Balladonia - Mundrabilla

I left at 0750 at 23C.  I had a pretty unremarkable ride across the Nullarbor Plain.  Vegetation gradually thinned with trees becoming smaller and sparser.  I stopped at Caiguna to refuel and met a guy riding a Ducati Multistrada V4 Rally from Perth to Victoria.  I saw more bikes today than at any other time (1 group of 3, 1 pair and 3 individuals).  On reaching Madura I stopped at  Madura Pass viewpoint to takes photos from the top of the escarpment of great views of the plain towards the ocean.  





I refuelled at Madura as only diesel was available at Mundrabilla.  The motel at Mundrabilla was a little rundown and the standard of food was pretty average.  I had shepherds pie with burned cheese on top and had to pay extra for a small portion of vegetables, but the accommodation charge of $120 was reasonable given its location.



Nullarbor Sunset


 I had noticed how little roadkill I had seen compared to when I crossed in 2020.

452kms travelled.


Saturday 14 January

Mundrabilla - Ceduna

I left at 0650 (local) at 22C.  It was very windy so I wore my waterproof jacket especially as showers were forecast.  The wind was strengthening.  I refuelled at Border Village just over the border with South Australia where the time moved forward 2 hours to 1000.  I had experienced three time zones in the space of two days.  I stopped several times to photograph the coast.





The wind strength increased and became southerly so hitting me at 90 degrees.  I stopped at the Nullarbor Roadhouse, which looked to have been refurbished since my last visit in 2020, where I refuelled and had lunch.  A tanker road train driver asked how I was coping with the wind.  He said he had seen me the day before and had overtaken me twice today and that my lean angles had been interesting.  He must have been driving at a relaxed pace.  The terrain became totally treeless, after which the plain is named of course.

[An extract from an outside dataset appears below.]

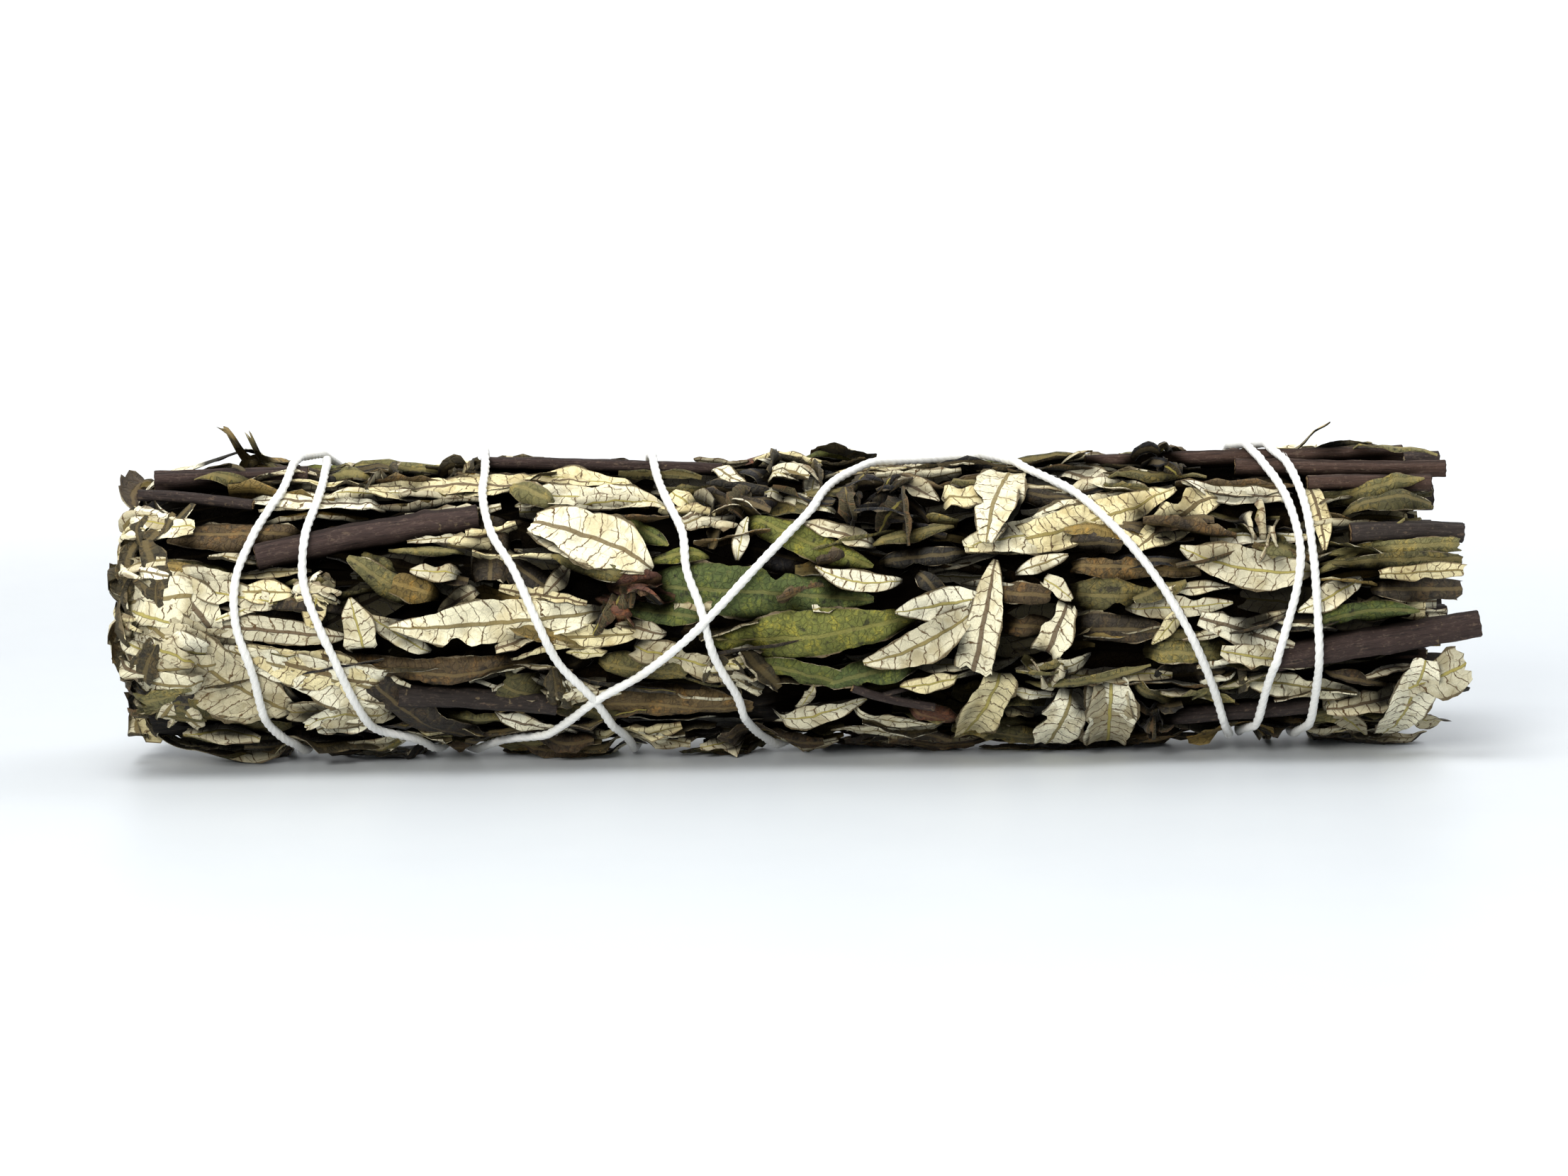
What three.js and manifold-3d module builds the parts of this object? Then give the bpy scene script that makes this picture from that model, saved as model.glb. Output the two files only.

Although there were threatening dark clouds there was no rain.  As I approached Nundroo to refuel I crested a rise and before me was farmland, clearly the edge of the plain.  The wind had stirred up much dust across the plain and both I and the bike were covered.  I stopped at a rest area and cleaned my helmet visor with glass cleaner - a revelation.  I reached Ceduna just after 1700 and booked into the hotel which was fine.  A large comfortable room but with an outside door facing the sea and the wind.  It was very noisy with the wind whistling past the door.  I spoke to the receptionist who suggested placing a rolled up towel at the bottom of the door - it worked!  I enjoyed a delicious lamb shank for dinner.